═════ Record excerpts
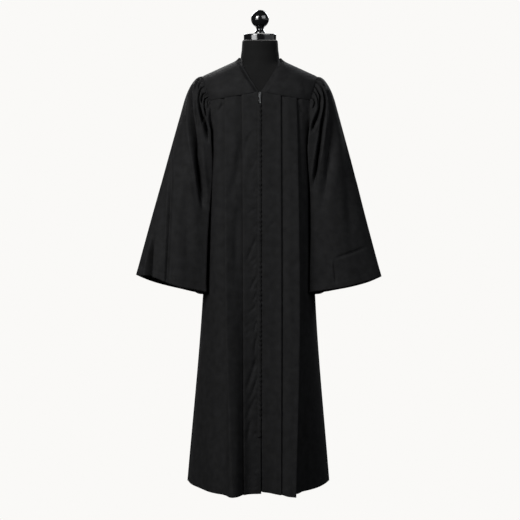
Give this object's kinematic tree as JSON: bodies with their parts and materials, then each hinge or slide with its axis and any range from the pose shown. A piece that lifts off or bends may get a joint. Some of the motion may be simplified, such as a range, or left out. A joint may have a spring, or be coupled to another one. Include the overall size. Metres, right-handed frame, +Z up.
{
  "type": "graduation gown on a dress form",
  "caption": "Plain black pleated graduation gown with a V neck, front zip and wide bell sleeves, worn on a limbless dress form with a ball finial and round base.",
  "frame": {"origin": "centre of the stand's base plate on its underside, where it rests on the floor", "axes": "+Z up the pole, the gown's front faces -Y, the wearer's left sleeve is towards +X"},
  "size_m": [0.7913, 0.4538, 1.54],
  "materials": {
    "gown_cloth": "matte",
    "zip_tape": "matte",
    "form_jersey": "matte",
    "gloss_black": "gloss",
    "black_steel": "satin",
    "zip_metal": "satin"
  },
  "bodies": {
    "dressed_form": {"form_torso": "form_jersey", "form_neck_cap": "gloss_black", "form_finial": "gloss_black", "form_pole": "black_steel", "form_base": "black_steel", "yoke_front_left": "gown_cloth", "yoke_front_right": "gown_cloth", "yoke_back": "gown_cloth", "front_left": "gown_cloth", "front_right": "gown_cloth", "back": "gown_cloth", "sleeve_left": "gown_cloth", "sleeve_right": "gown_cloth", "zip_tape": "zip_tape", "zip_placket": "gown_cloth", "zip_slider": "zip_metal"},
    "zip_pull_tab": {"zip_pull": "zip_metal"}
  },
  "joints": [
    {"name": "zip_pull_swing", "type": "hinge", "parent": "dressed_form", "child": "zip_pull_tab", "pos_m": [0, -0.12194, 1.275], "axis": [-1, 0, 0], "range_deg": [0, 165]}
  ]
}
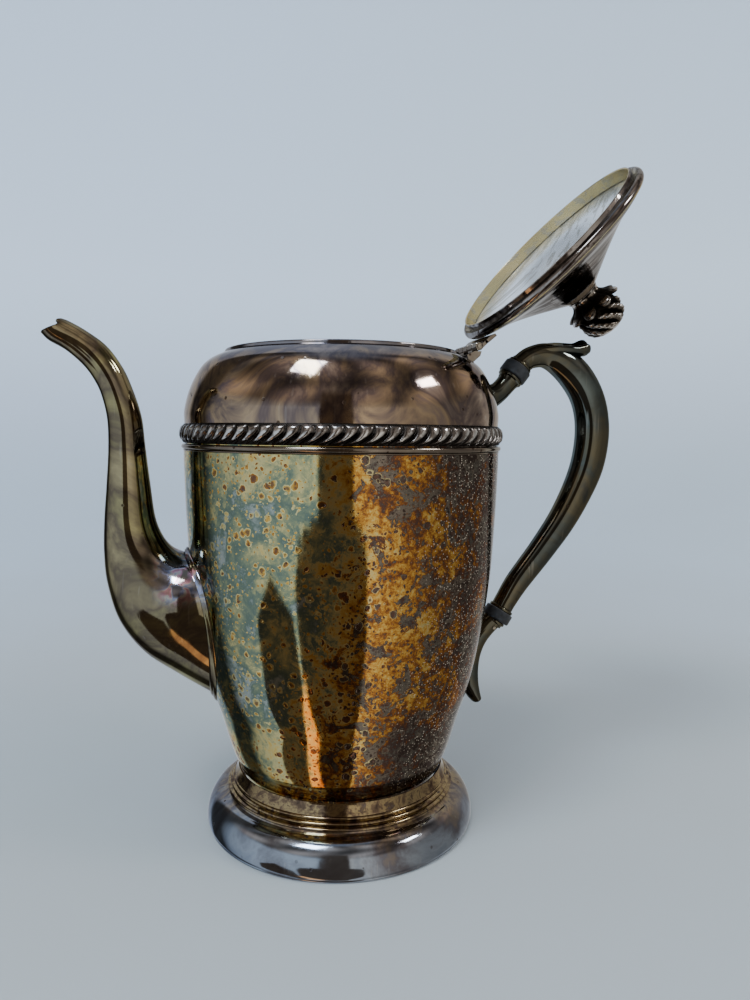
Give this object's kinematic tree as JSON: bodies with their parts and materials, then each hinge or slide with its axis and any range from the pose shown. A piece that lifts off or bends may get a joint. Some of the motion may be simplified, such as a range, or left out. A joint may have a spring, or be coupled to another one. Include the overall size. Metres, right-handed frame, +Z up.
{
  "type": "coffee pot",
  "caption": "Tall silver-plated coffee pot with a swan-neck spout, gadrooned shoulder band, spread foot, insulated scroll handle and a hinged lid with a leaf finial.",
  "frame": {"origin": "centre of the base of the bounding box with the lid open: on the surface that the foot rests on, 6.34 mm towards the handle from the pot's own axis", "axes": "+X towards the handle, -X towards the spout, +Y across the pot, +Z up"},
  "size_m": [0.2428, 0.1314, 0.2769],
  "materials": {
    "plated_body": "silver plate with heavy brown, gold and teal tarnish, polished, pitted with ringed spots",
    "plated_dome": "polished silver plate with dark brown and purple tarnish",
    "plated_border": "cast ornament, dark in the hollows and rubbed bright on the crests",
    "plated_foot": "polished silver plate with blue-grey tarnish, brown and gold on the upper mouldings",
    "plated_spout": "polished silver plate with olive and brass-coloured tarnish",
    "plated_handle": "polished silver plate with dark olive-grey tarnish",
    "plated_lid": "polished silver plate, bright outside and pale cream inside",
    "oxidised_finial": "cast and oxidised nearly black, bright on the tips",
    "insulator": "matte black moulded heat insulator",
    "pin_metal": "dull drawn rod"
  },
  "bodies": {
    "pot": {"body_shell": "plated_body", "shoulder_dome": "plated_dome", "mouth_collar": "plated_dome", "gadroon_border": "plated_border", "border_bead": "plated_border", "foot_ring": "plated_foot", "foot_rim_wire": "plated_foot", "spout": "plated_spout", "spout_flange": "plated_spout", "upper_handle_socket": "plated_handle", "lower_handle_socket": "plated_handle", "handle": "plated_handle", "upper_insulator": "insulator", "lower_insulator": "insulator", "upper_socket_pin": "pin_metal", "upper_handle_pin": "pin_metal", "lower_socket_pin": "pin_metal", "lower_handle_pin": "pin_metal", "hinge_body_leaf": "plated_dome", "hinge_pin": "pin_metal"},
    "lid": {"lid_shell": "plated_lid", "lid_bezel": "plated_lid", "finial": "oxidised_finial", "finial_stud": "pin_metal", "finial_washer": "pin_metal", "finial_nut": "pin_metal", "hinge_lid_leaf": "plated_lid"}
  },
  "joints": [
    {"name": "lid_hinge", "type": "hinge", "parent": "pot", "child": "lid", "pos_m": [0.04856, 0, 0.1984], "axis": [0, -1, 0], "range_deg": [0, 131.8]}
  ]
}
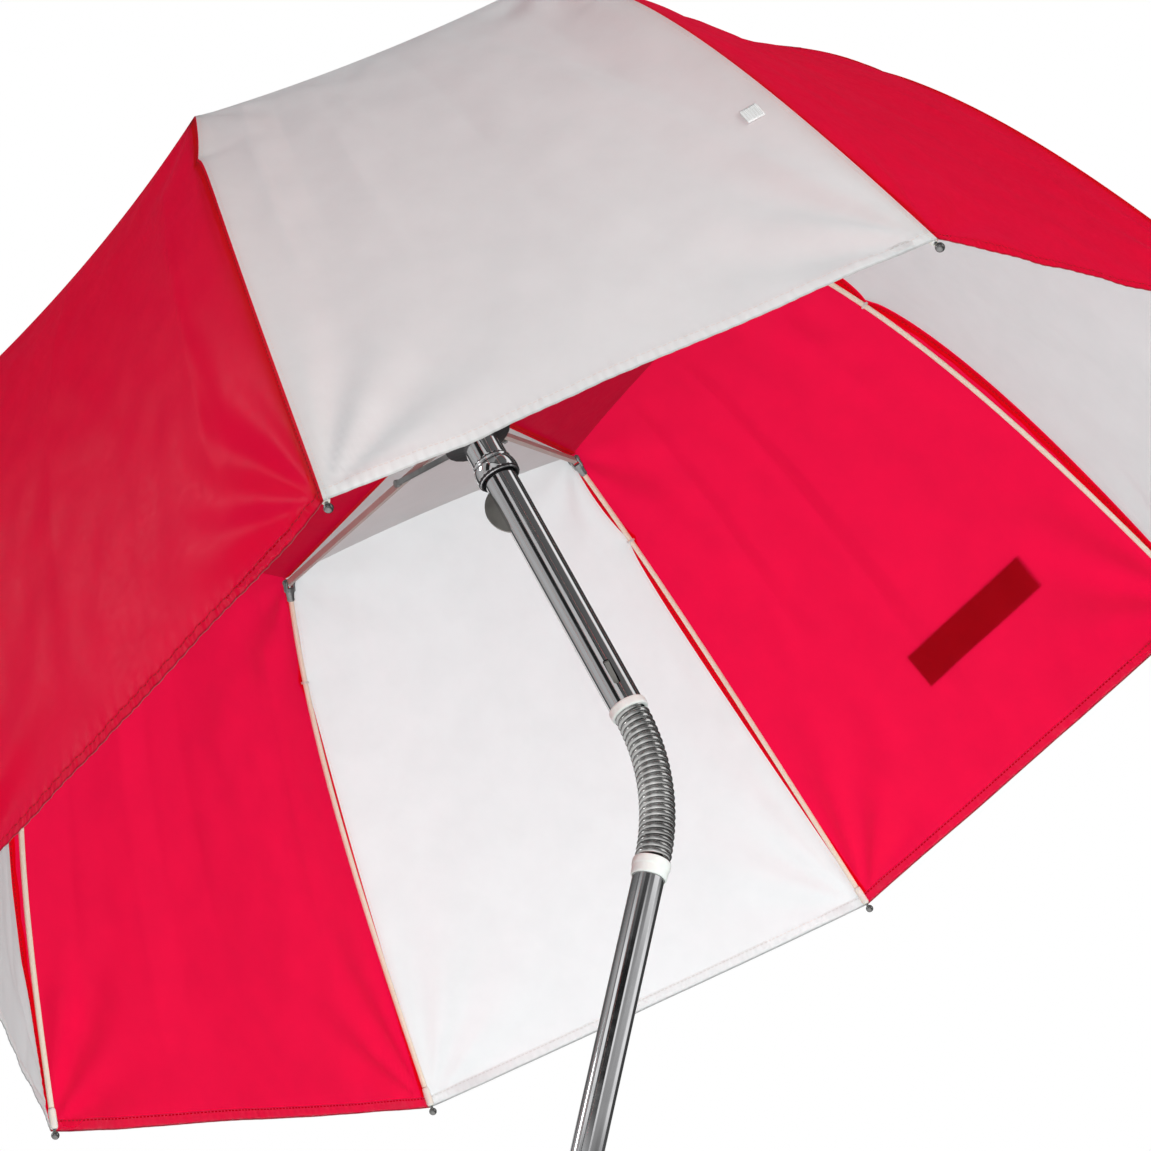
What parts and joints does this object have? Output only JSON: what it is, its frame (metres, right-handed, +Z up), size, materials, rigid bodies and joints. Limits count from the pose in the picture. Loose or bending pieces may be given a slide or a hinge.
══════════
What to work on. The lines above should be duplicated exactly.

The reply.
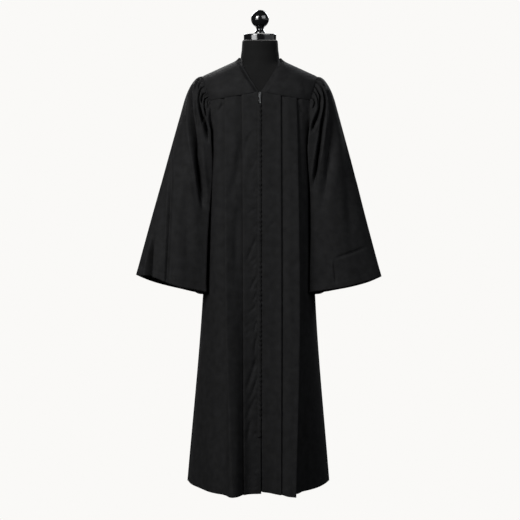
Give this object's kinematic tree as JSON: bodies with their parts and materials, then each hinge or slide with its axis and any range from the pose shown. A piece that lifts off or bends may get a joint. Some of the motion may be simplified, such as a range, or left out. A joint may have a spring, or be coupled to another one. Include the overall size. Metres, right-handed frame, +Z up.
{
  "type": "graduation gown on a dress form",
  "caption": "Plain black pleated graduation gown with a V neck, front zip and wide bell sleeves, worn on a limbless dress form with a ball finial and round base.",
  "frame": {"origin": "centre of the stand's base plate on its underside, where it rests on the floor", "axes": "+Z up the pole, the gown's front faces -Y, the wearer's left sleeve is towards +X"},
  "size_m": [0.7913, 0.4538, 1.54],
  "materials": {
    "gown_cloth": "matte",
    "zip_tape": "matte",
    "form_jersey": "matte",
    "gloss_black": "gloss",
    "black_steel": "satin",
    "zip_metal": "satin"
  },
  "bodies": {
    "dressed_form": {"form_torso": "form_jersey", "form_neck_cap": "gloss_black", "form_finial": "gloss_black", "form_pole": "black_steel", "form_base": "black_steel", "yoke_front_left": "gown_cloth", "yoke_front_right": "gown_cloth", "yoke_back": "gown_cloth", "front_left": "gown_cloth", "front_right": "gown_cloth", "back": "gown_cloth", "sleeve_left": "gown_cloth", "sleeve_right": "gown_cloth", "zip_tape": "zip_tape", "zip_placket": "gown_cloth", "zip_slider": "zip_metal"},
    "zip_pull_tab": {"zip_pull": "zip_metal"}
  },
  "joints": [
    {"name": "zip_pull_swing", "type": "hinge", "parent": "dressed_form", "child": "zip_pull_tab", "pos_m": [0, -0.12194, 1.275], "axis": [-1, 0, 0], "range_deg": [0, 165]}
  ]
}
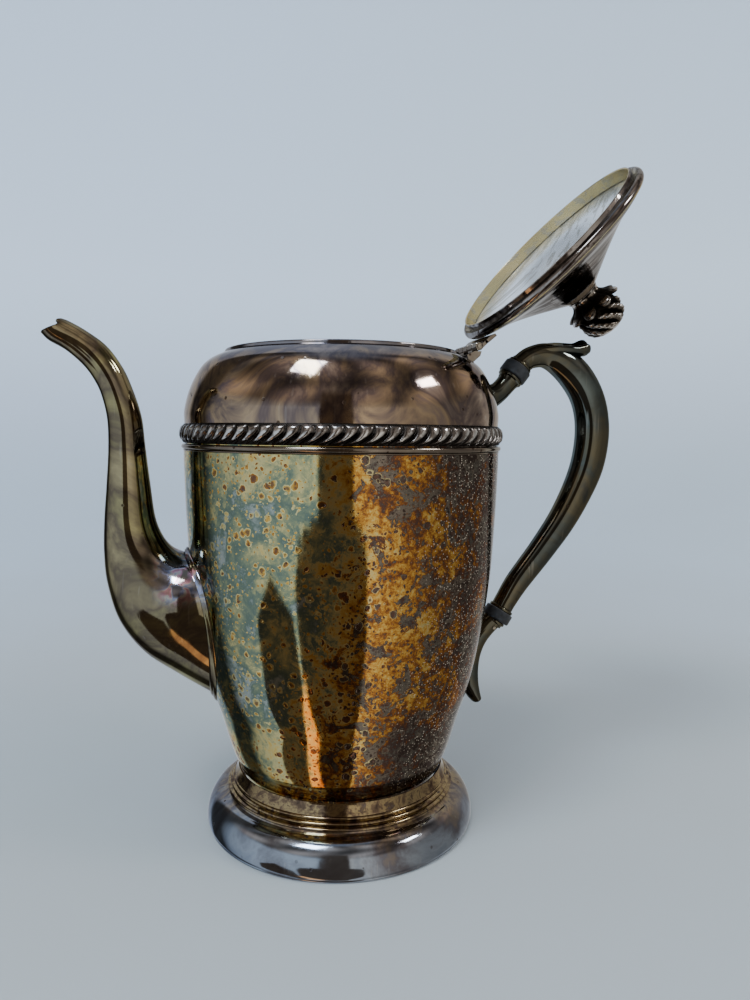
Give this object's kinematic tree as JSON: bodies with their parts and materials, then each hinge or slide with its axis and any range from the pose shown. A piece that lifts off or bends may get a joint. Some of the motion may be simplified, such as a range, or left out. A joint may have a spring, or be coupled to another one. Include the overall size. Metres, right-handed frame, +Z up.
{
  "type": "coffee pot",
  "caption": "Tall silver-plated coffee pot with a swan-neck spout, gadrooned shoulder band, spread foot, insulated scroll handle and a hinged lid with a leaf finial.",
  "frame": {"origin": "centre of the base of the bounding box with the lid open: on the surface that the foot rests on, 6.34 mm towards the handle from the pot's own axis", "axes": "+X towards the handle, -X towards the spout, +Y across the pot, +Z up"},
  "size_m": [0.2428, 0.1314, 0.2769],
  "materials": {
    "plated_body": "silver plate with heavy brown, gold and teal tarnish, polished, pitted with ringed spots",
    "plated_dome": "polished silver plate with dark brown and purple tarnish",
    "plated_border": "cast ornament, dark in the hollows and rubbed bright on the crests",
    "plated_foot": "polished silver plate with blue-grey tarnish, brown and gold on the upper mouldings",
    "plated_spout": "polished silver plate with olive and brass-coloured tarnish",
    "plated_handle": "polished silver plate with dark olive-grey tarnish",
    "plated_lid": "polished silver plate, bright outside and pale cream inside",
    "oxidised_finial": "cast and oxidised nearly black, bright on the tips",
    "insulator": "matte black moulded heat insulator",
    "pin_metal": "dull drawn rod"
  },
  "bodies": {
    "pot": {"body_shell": "plated_body", "shoulder_dome": "plated_dome", "mouth_collar": "plated_dome", "gadroon_border": "plated_border", "border_bead": "plated_border", "foot_ring": "plated_foot", "foot_rim_wire": "plated_foot", "spout": "plated_spout", "spout_flange": "plated_spout", "upper_handle_socket": "plated_handle", "lower_handle_socket": "plated_handle", "handle": "plated_handle", "upper_insulator": "insulator", "lower_insulator": "insulator", "upper_socket_pin": "pin_metal", "upper_handle_pin": "pin_metal", "lower_socket_pin": "pin_metal", "lower_handle_pin": "pin_metal", "hinge_body_leaf": "plated_dome", "hinge_pin": "pin_metal"},
    "lid": {"lid_shell": "plated_lid", "lid_bezel": "plated_lid", "finial": "oxidised_finial", "finial_stud": "pin_metal", "finial_washer": "pin_metal", "finial_nut": "pin_metal", "hinge_lid_leaf": "plated_lid"}
  },
  "joints": [
    {"name": "lid_hinge", "type": "hinge", "parent": "pot", "child": "lid", "pos_m": [0.04856, 0, 0.1984], "axis": [0, -1, 0], "range_deg": [0, 131.8]}
  ]
}
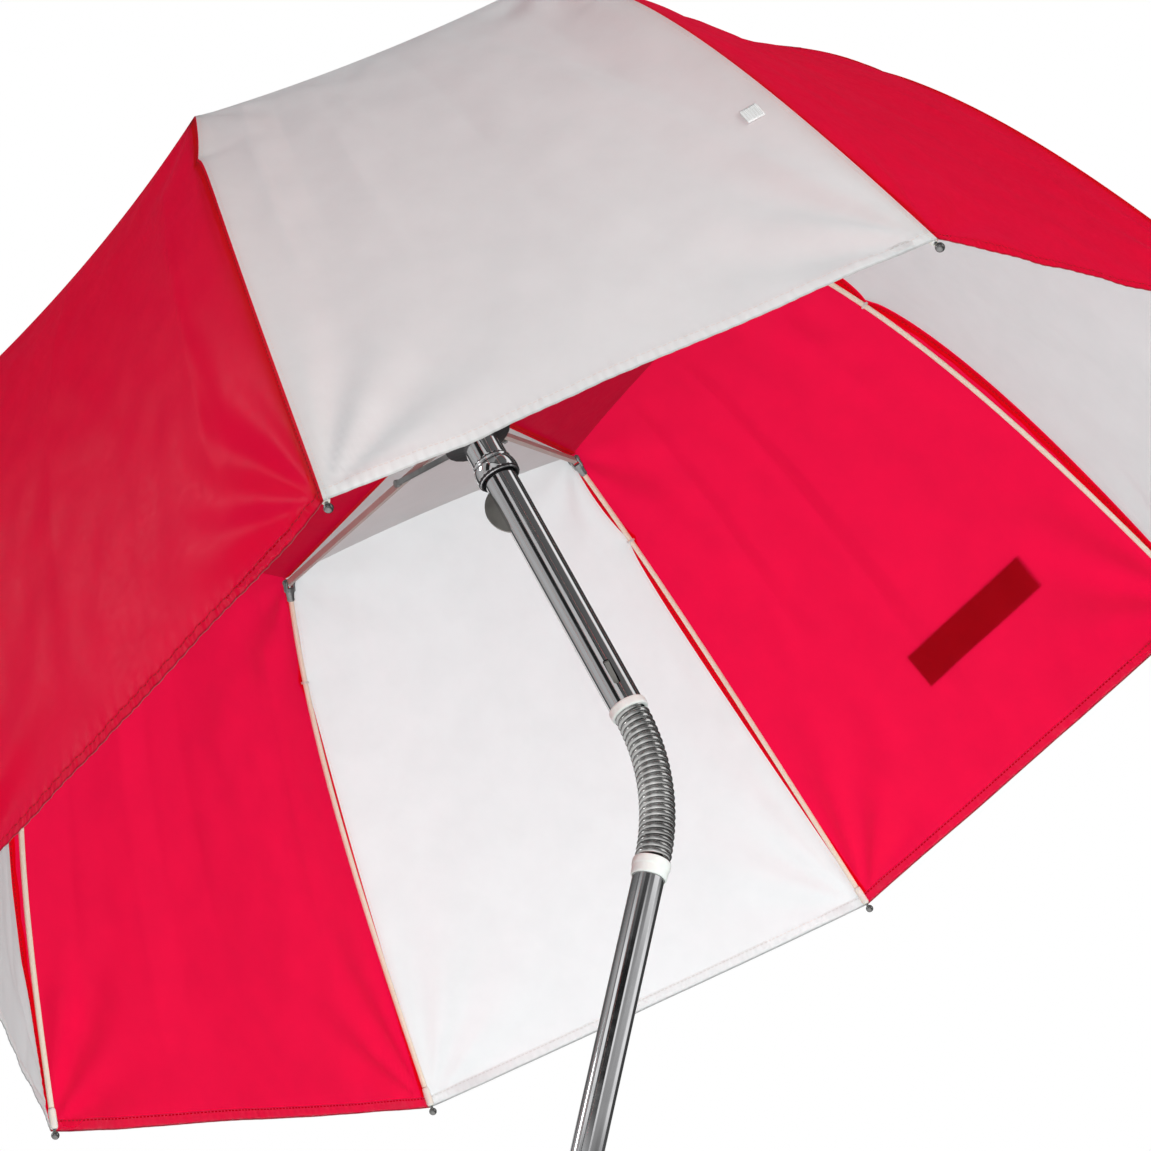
What parts and joints does this object have? Output only JSON: what it is, its frame (metres, right-handed, +Z up), size, materials, rigid bodies and joints. Limits count from the pose in the picture. Loose or bending pieces may be given a slide or a hinge.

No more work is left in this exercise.